Yesterday I went to a Feminist conference with some friends of mine. The whole day was organised by a women’s liberty group and was billed as ‘A conference to debate the issues facing women in the era of capitalist crisis and cuts, learn from past battles and revive a class struggle feminist movement. Organised by women members and supporters of the Alliance for Workers’ Liberty.’
Overall, I really enjoyed the day – I took a lot away from it and it left me asking a lot of questions which I think is positive.
- Why are women facing the brunt of government cuts? They are the ones who usually end up taking time out to raise children, care for elderly relatives or work part time and so end up with smaller pensions and are also the ones who are hit hardest by welfare cuts and changes.
- On this issue; why do we not encourage women to work by offering affordable childcare?

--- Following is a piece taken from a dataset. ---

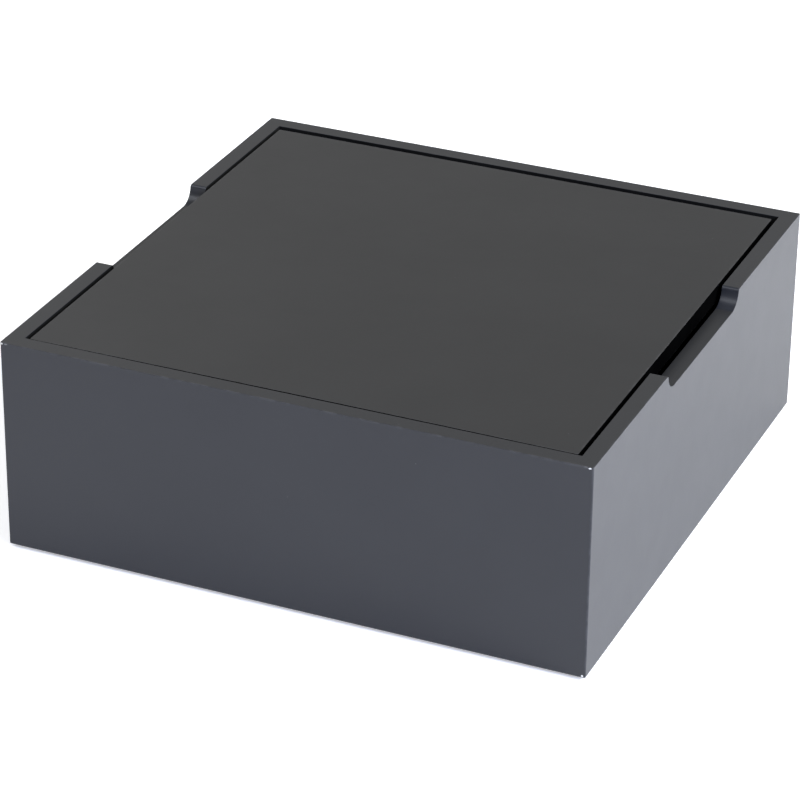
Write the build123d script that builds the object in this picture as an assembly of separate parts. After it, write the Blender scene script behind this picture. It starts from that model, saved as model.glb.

When a childcare place is more than the average take home salary we are forcing women to make choices they don’t want to have to make; have children and struggle, feel guilty and constantly worry about money or choose not to have children until we can afford it, potentially running the risk of leaving it too late?
- Why aren’t children taught about sex and relationships in schools properly and in a way that isn’t embarrassing or awkward? We have the highest teenage pregnancy rate in Europe and yet children are not being taught about safe sex, how to get access to contraception, impartial abortion advice etc. We have an increasingly sexualised media and yet are not teaching children how to deal with the feelings or questions that arise from this.
- Why are women still struggling with sexism in the workplace? What happens when the people in charge of challenging and tackling this sexism are men who either deny or ignore it? Is it worse if women are in charge and tell us to just get on with it?
- Why are women attacking each other all the time? What happened to the sisterhood?
There were some parts I didn’t enjoy. I am not a socialist and so found the anti capitalist lectures a bit draining; almost forceful in their execution. It was interesting to hear from a woman who is part of Occupy London and to hear from women who run charities or trade unions in their areas. I also didn’t think some of the situations were very conducive to change; they felt quite negative and like a place to moan rather than encourage positive action. I also hated the subtle age bashing that went on; some of the older women made a few flippant comments about how ‘young’ we were which made me angry – surely we should be supporting and encouraging each other and not pitting groups against each other within the feminist movement? There was also a bit of teacher bashing going on in relation to the upcoming strike which pissed me off not end. Overall though I really enjoyed the day!